With its first commercial open-source solutions expected to launch within weeks, XenSource is poised to challenge VMware and commoditize the virtualization software market, observers predict.
XenSource, the Palo Alto, Calif.-based startup that oversees the open-source Xen project, is expected to launch in November its first management and automation solutions based on the open-source Xen 3 virtualization engine, said Simon Crosby, founder and vice president of strategy at XenSource.
XenSource plans to build a strong channel program for ISVs and solution providers. It also will offer a single certified Xen code base on which all development will take place to avoid portability problems.
The company recently demonstrated a policy-driven workload management solution for transactional enterprise applications using the Xen hypervisor. A hypervisor enables several operating systems to run simultaneously, unmodified, on a host computer.

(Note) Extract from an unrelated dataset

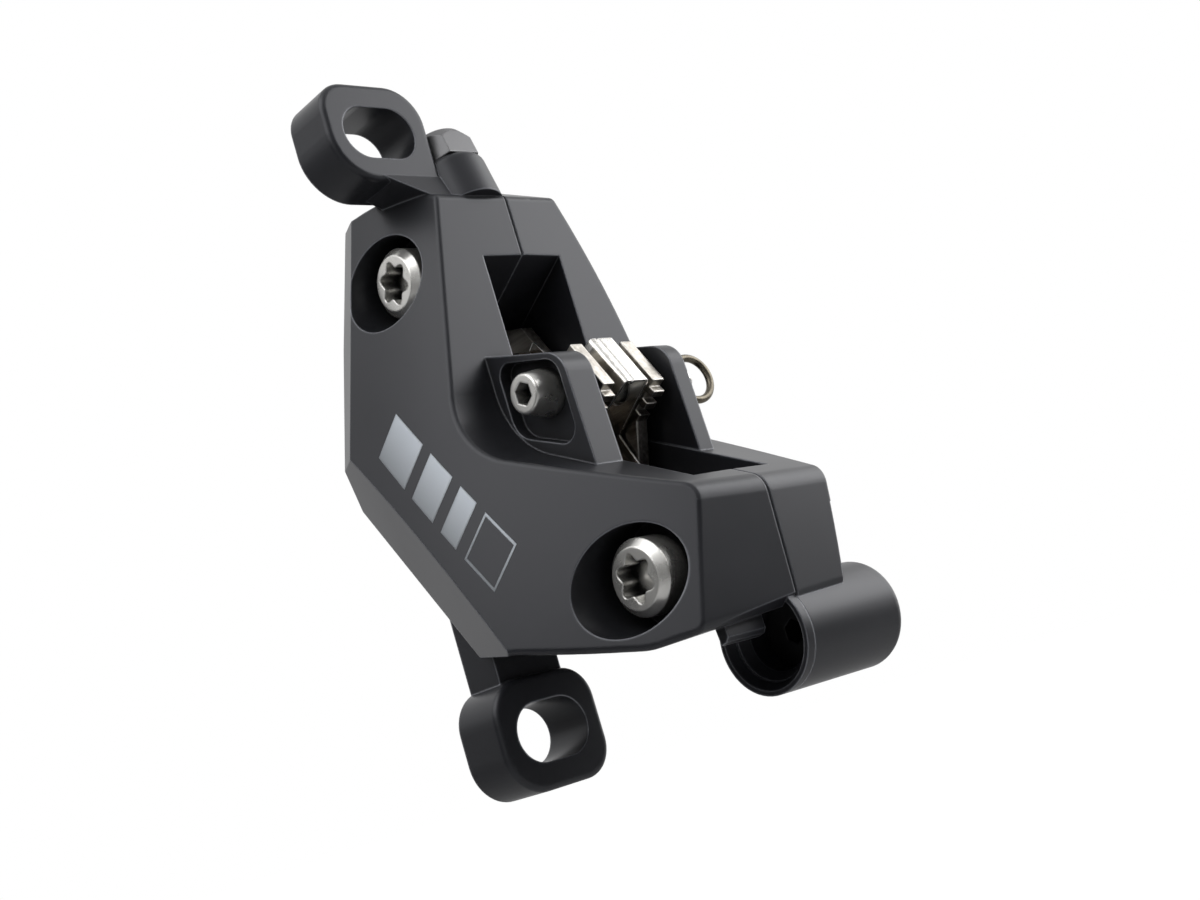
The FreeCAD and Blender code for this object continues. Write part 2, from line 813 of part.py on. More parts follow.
def safety_ring():
    """Wire ring through the pad bolt's cross hole, swung a little towards the front."""
    hole = pad_point(pad_bolt_end_x() - cross_hole_from_tip, 0, 0)
    swing = math.radians(ring_swing)
    sideways = Vector(1, 0, 0).cross(cross_hole_direction())
    toward = Vector(math.cos(swing), 0, 0) + sideways * math.sin(swing)
    normal = toward.cross(cross_hole_direction())
    sagitta = ring_radius - math.sqrt(ring_radius ** 2 - pad_bolt_tip_radius ** 2)
    centre = hole + toward * (ring_radius - sagitta / 2)
    return Part.makeTorus(ring_radius, ring_wire, centre, normal)


def body_bolt(place, head_x):
    """Cap screw that clamps the halves, with a six-lobe socket."""
    y, z = place
    axis = Vector(1, 0, 0)
    head = rod(bolt_head_radius, head_x, head_x + bolt_head_height, y, z)
    crown = [e for e in head.Edges if abs(e.CenterOfMass.x - head_x) < edge_tolerance]
    head = head.makeChamfer(bolt_head_bevel, crown)
    shank = rod(bolt_shank_radius, head_x + bolt_head_height, seam_x + bolt_thread_depth - bolt_tip_gap, y, z)
    bolt = head.fuse(shank).removeSplitter()
    return bolt.cut(six_lobe(lobe_depth, Vector(head_x, y, z), axis))


def recess_cutter(place, head_x):
    """Recess for a body bolt's head and the clearance hole behind it."""
    y, z = place
    floor_x = head_x + bolt_head_height
    recess = rod(recess_radius, -far, floor_x, y, z)
    hole = rod(bolt_shank_radius + bolt_clearance, floor_x - 1, seam_x + 1, y, z)
    return recess.fuse(hole)


def hose_axis():
    """Direction of the hose port, out of the body."""
    lean = math.radians(hose_tilt)
    return Vector(0, math.sin(lean), math.cos(lean))


def hose_boss():
    """Round boss that carries the hose port."""
    mouth = Vector(hose_x, hose_y, hose_z)
    start = mouth - hose_axis() * hose_boss_length
    boss = Part.makeCylinder(hose_boss_radius, hose_boss_length, start, hose_axis())
    lip = [e for e in boss.Edges if (e.CenterOfMass - mouth).Length < edge_tolerance]
    return boss.makeFillet(hose_lip_round, lip)


def hose_seat():
    """Clearance above the boss for the hose union's hex."""
    mouth = Vector(hose_x, hose_y, hose_z)
    return Part.makeCylinder(hose_seat_radius, 2 * hose_boss_length, mouth, hose_axis())


def hose_port():
    """Port bore and the passage from it to the transfer hole."""
    mouth = Vector(hose_x, hose_y, hose_z)
    floor = mouth - hose_axis() * hose_port_depth
    bore_radius = hose_shank_radius + hose_port_clearance
    bore = Part.makeCylinder(bore_radius, hose_port_depth + 2, floor, hose_axis())
    target = Vector(hose_x, transfer_y, transfer_z)
    run = target - floor
    passage = Part.makeCylinder(transfer_radius, run.Length, floor, run)
    across = rod(transfer_radius, hose_x - transfer_radius, seam_x + 1, transfer_y, transfer_z)
    return bore.fuse([passage, across])


def hose_union():
    """Hex union for the hose, with a shank in the port and a bore for the hose."""
    mouth = Vector(hose_x, hose_y, hose_z)
    axis = hose_axis()
    head = hexagon(hose_hex, hose_hex_length, mouth, axis)
    corner = hose_hex / math.sqrt(3)
    foot_growth, top_growth = hose_hex_crown
    dome = Part.makeCone(corner + foot_growth, corner + top_growth, hose_hex_length, mouth, axis)
    head = head.common(dome)
    shank_start = mouth - axis * hose_shank_length
    shank = Part.makeCylinder(hose_shank_radius, hose_shank_length, shank_start, axis)
    bore_start = mouth + axis * (hose_hex_length - hose_bore_depth)
    bore = Part.makeCylinder(hose_bore_radius, hose_bore_depth + 1, bore_start, axis)
    feed = Part.makeCylinder(transfer_radius, far, shank_start - axis, axis)
    return head.fuse(shank).removeSplitter().cut(bore).cut(feed)


def hose_seal():
    """O-ring between the hose union's shank and the floor of its port."""
    mouth = Vector(hose_x, hose_y, hose_z)
    axis = hose_axis()
    floor = mouth - axis * hose_port_depth
    centre = floor + axis * (hose_seal_wire + hose_seal_gap)
    major = hose_shank_radius - hose_seal_wire - hose_seal_gap
    return Part.makeTorus(major, hose_seal_wire, centre, axis)


def transfer_seal():
    """O-ring round the fluid passage at the seam."""
    middle = (transfer_seal_inner + transfer_seal_outer) / 2
    wire = (transfer_seal_outer - transfer_seal_inner) / 2
    centre = Vector(seam_x - wire - transfer_seal_gap, transfer_y, transfer_z)
    return Part.makeTorus(middle, wire, centre, Vector(1, 0, 0))


def bleed_boss(x0, x1):
    """Round boss along X for the bleed port."""
    return rod(bleed_boss_radius, x0, x1, bleed_y, bleed_z)


def bleed_mouth():
    """Countersunk mouth of the bleed port."""
    cone = Part.makeCone(bleed_mouth_radius, bleed_bore_radius, bleed_mouth_depth,
                         Vector(bleed_ring_x, bleed_y, bleed_z), Vector(1, 0, 0))
    bore = rod(bleed_bore_radius, bleed_ring_x, bleed_bore_end_x, bleed_y, bleed_z)
    return cone.fuse(bore)


def bleed_screw_start_x():
    """X of the bleed screw's outer face."""
    return bleed_bore_end_x - bleed_screw_seat_gap - bleed_screw_length


def bleed_screw():
    """Bleed screw with a hex socket and a groove for its seal."""
    x0 = bleed_screw_start_x()
    x1 = x0 + bleed_screw_length
    radius = bleed_bore_radius - bleed_screw_clearance
    body = rod(radius, x0, x1, bleed_y, bleed_z)
    groove_x = x0 + bleed_groove_x
    groove_end = groove_x + 2 * bleed_seal_wire
    groove = ring(radius - 2 * bleed_seal_wire, radius + 1, groove_x, groove_end, bleed_y, bleed_z)
    socket = hexagon(bleed_hex, bleed_hex_depth, Vector(x0, bleed_y, bleed_z), Vector(1, 0, 0))
    return body.cut(groove).cut(socket)


def bleed_seal():
    """O-ring in the bleed screw's groove."""
    centre = Vector(bleed_screw_start_x() + bleed_groove_x + bleed_seal_wire, bleed_y, bleed_z)
    wire = bleed_seal_wire - seal_squeeze
    major = bleed_bore_radius - seal_squeeze - wire
    return Part.makeTorus(major, wire, centre, Vector(1, 0, 0))


def inboard_face_x(y, z):
    """X of the domed inboard face over a point of the side view."""
    from_front = y - inboard_front_y
    dome = inboard_dome * (z - inboard_dome_z) ** 2
    return inboard_base - dome + inboard_tilt * from_front - inboard_bow * from_front ** 2


def soften(body, face_x):
    """Rounds the chain of edges that runs from the front edge round a domed side face."""
    on_face = [e for e in body.Edges if all(abs(v.X - face_x(v.Y, v.Z)) < edge_tolerance for v in e.Vertexes)]
    front = [e for e in on_face if e.Length > 10 and abs(e.CenterOfMass.y - front_y) < 1.0]
    return body.makeFillet(face_round, front)


def outboard_half():
    """Outboard body half with its ears, lug, bosses, pocket, bores and ports."""
    body = half_blank(-1)
    for cutter in outboard_bevels():
        body = body.cut(cutter)
    body = soften(body, outboard_face_x)
    upper = mount_spacing / 2
    upper_ear = ear(upper_ear_low_z, upper + ear_reach, ear_upper_corners)
    lower_ear = ear(-upper - ear_reach, -upper + ear_reach, ear_lower_corners)
    neck_corner = Vector(neck_x, -neck_thickness, neck_low_z)
    neck = Part.makeBox(neck_width, neck_thickness, neck_high_z - neck_low_z, neck_corner)
    body = body.cut(post_room())
    body = body.fuse([upper_ear, ear_band(), lower_ear, neck, hose_boss()])
    body = body.fuse([lug(lug_outer_x, lug_outer_x + lug_thickness), lug_rim()])
    body = body.cut(arm_bevel())
    body = body.fuse([bleed_lip(), bleed_boss(bleed_ring_x, seam_x)])
    cutters = [slot_cutter(upper), slot_cutter(-upper), pad_pocket(), rotor_slot(), bleed_mouth()]
    cutters.append(recess_cutter(body_bolt_upper, upper_head_x))
    cutters.append(recess_cutter(body_bolt_lower, lower_head_x))
    cutters.extend([hose_seat(), hose_port()])
    cutters.append(beyond_plane(Vector(seam_x, 0, 0), Vector(1, 0, 0)))
    groove_depth = transfer_seal_outer - transfer_seal_inner + transfer_groove_clearance
    groove_radius = transfer_seal_outer + transfer_groove_clearance
    cutters.append(rod(groove_radius, seam_x - groove_depth, seam_x + 1, transfer_y, transfer_z))
    hole_radius = pad_bolt_radius + pad_bolt_clearance
    cutters.append(pad_rod(hole_radius, lug_outer_x - 1, lug_outer_x + lug_thickness + 1, 0, 0))
    cutters.extend(outboard_bores())
    for cutter in cutters:
        body = body.cut(cutter)
    return body.removeSplitter()


def inboard_half():
    """Inboard body half with its lug, bleed boss, pocket, bores and passages."""
    body = soften(half_blank(1), inboard_face_x).cut(inboard_step_cutter())
    body = body.fuse(mirrored(lug(lug_outer_x, lug_outer_x + lug_thickness)))
    boss = bleed_boss(seam_x, bleed_boss_end_x)
    end = [e for e in boss.Edges if abs(e.CenterOfMass.x - bleed_boss_end_x) < edge_tolerance]
    body = body.fuse(boss.makeFillet(bleed_boss_round, end))
    cutters = [pad_pocket(), rotor_slot(), bleed_mouth(), hose_seat()]
    for place in (body_bolt_upper, body_bolt_lower):
        radius = bolt_shank_radius + thread_clearance
        cutters.append(rod(radius, seam_x - 1, seam_x + bolt_thread_depth, place[0], place[1]))
    cutters.append(rod(transfer_radius, seam_x - 1, seam_x + transfer_reach, transfer_y, transfer_z))
    hole_radius = pad_bolt_radius + pad_bolt_clearance
    inboard_lug_x = 2 * seam_x - lug_outer_x
    cutters.append(pad_rod(hole_radius, inboard_lug_x - lug_thickness - 1, inboard_lug_x + 1, 0, 0))
    for cutter in outboard_bores():
        cutters.append(mirrored(cutter))
    bleed_x = bleed_bore_end_x - bleed_passage_from_end
    start = Vector(bleed_x, bleed_y, bleed_z)
    run = pad_point(bleed_x, -piston_offset_u, piston_line_r) - start
    cutters.append(Part.makeCylinder(bleed_passage_radius, run.Length, start, run))
    for cutter in cutters:
        body = body.cut(cutter)
    return body.removeSplitter()


def all_parts():
    """Every piece of the caliper, by node name."""
    parts = {
        "outboard_body": outboard_half(),
        "inboard_body": inboard_half(),
        "body_bolt_upper": body_bolt(body_bolt_upper, upper_head_x),
        "body_bolt_lower": body_bolt(body_bolt_lower, lower_head_x),
        "outboard_backing_plate": plate_outboard(),
        "inboard_backing_plate": mirrored(plate_outboard()),
        "outboard_friction_pad": friction_outboard(),
        "inboard_friction_pad": mirrored(friction_outboard()),
        "pad_spring": spring(),
        "pad_retaining_bolt": pad_bolt(),
        "safety_ring": safety_ring(),
        "hose_fitting": hose_union(),
        "hose_fitting_seal": hose_seal(),
        "transfer_port_seal": transfer_seal(),
        "bleed_screw": bleed_screw(),
        "bleed_screw_seal": bleed_seal(),
    }
    for name, u in piston_places():
        parts["piston_outboard_" + name] = piston_outboard(u)
        parts["piston_inboard_" + name] = mirrored(piston_outboard(u))
        parts["piston_seal_outboard_" + name] = seal_outboard(u)
        parts["piston_seal_inboard_" + name] = mirrored(seal_outboard(u))
    return parts


def main():
    """Writes each piece to its own STEP file."""
    os.makedirs("parts", exist_ok=True)
    for name, shape in all_parts().items():
        print(name, shape.isValid(), len(shape.Solids), round(shape.Volume, 1))
        shape.exportStep(os.path.join("parts", name + ".step"))


main()
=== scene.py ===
"""Looks of a hydraulic disc brake caliper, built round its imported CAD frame.

The frame's nodes keep their shapes and get procedural finishes. The folded pad spring, the pad bolt's thread
and the printed bars are surfaces of this script, made as arrays from a formula that each docstring gives.
"""

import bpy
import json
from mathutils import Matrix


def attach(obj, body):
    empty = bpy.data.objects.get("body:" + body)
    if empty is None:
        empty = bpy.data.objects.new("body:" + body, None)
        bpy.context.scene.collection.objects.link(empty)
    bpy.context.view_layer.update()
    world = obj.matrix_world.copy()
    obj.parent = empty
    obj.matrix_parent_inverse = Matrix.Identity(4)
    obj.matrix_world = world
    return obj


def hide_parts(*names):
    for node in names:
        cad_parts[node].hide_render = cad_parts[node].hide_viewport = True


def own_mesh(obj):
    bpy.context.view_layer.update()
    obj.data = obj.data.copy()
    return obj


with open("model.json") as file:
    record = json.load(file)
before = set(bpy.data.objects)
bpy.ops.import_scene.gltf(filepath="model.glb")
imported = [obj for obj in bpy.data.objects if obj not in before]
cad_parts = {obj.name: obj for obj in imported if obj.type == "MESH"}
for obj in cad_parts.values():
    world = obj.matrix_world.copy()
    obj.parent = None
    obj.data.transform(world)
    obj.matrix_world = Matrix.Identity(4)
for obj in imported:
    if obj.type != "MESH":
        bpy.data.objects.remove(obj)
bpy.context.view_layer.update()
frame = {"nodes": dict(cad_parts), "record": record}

import json
import logging
import math
from dataclasses import dataclass, field
from enum import Enum

import bmesh
import bpy
import numpy as np
from mathutils import Matrix, Vector

log = logging.getLogger("caliper")

# The seam and the pads' slanted frame, in metres

MM = 0.001
SEAM_X = 0.015
PAD_TILT = math.radians(28.0)
PAD_BOLT = np.array([0.0, -0.0158, -0.00015])
ACROSS_SEAM = np.array([1.0, 0.0, 0.0])
ALONG_PAD = np.array([0.0, math.sin(PAD_TILT), math.cos(PAD_TILT)])
INTO_ROTOR = np.array([0.0, math.cos(PAD_TILT), -math.sin(PAD_TILT)])

# The printed row as Y and Z in millimetres, and the share of its colour that is left at its lower line

PRINT_START = (2.15, -0.95)
PRINT_END = (-12.61, -22.02)
PRINT_HEIGHT = 5.0
PRINT_SHADE = 0.42

# Settings that hold for every mesh or shader group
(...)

“Xen is the first real challenge to VMware in the hypervisor market for the x86,” said Tom Bittman, a vice president at research firm Gartner. “I don’t think Xen will take over the world, as it will be less mature initially, but it will be on the table.”
VMware partners remain unfazed. “If Xen is another way to deliver the core engine, the important thing is you need to be able to be layer upon that,” said Mike Reilly, a managing partner at Foedus, a VMware authorized consulting partner based in Portsmouth, N.H. “What’s important is the ecosystem. How quickly [will ISVs] adopt Xen?”
XenSource initially will go to market this quarter with solutions for Linux and open-source solutions. Windows solutions will be offered in the first quarter of 2006, Crosby said.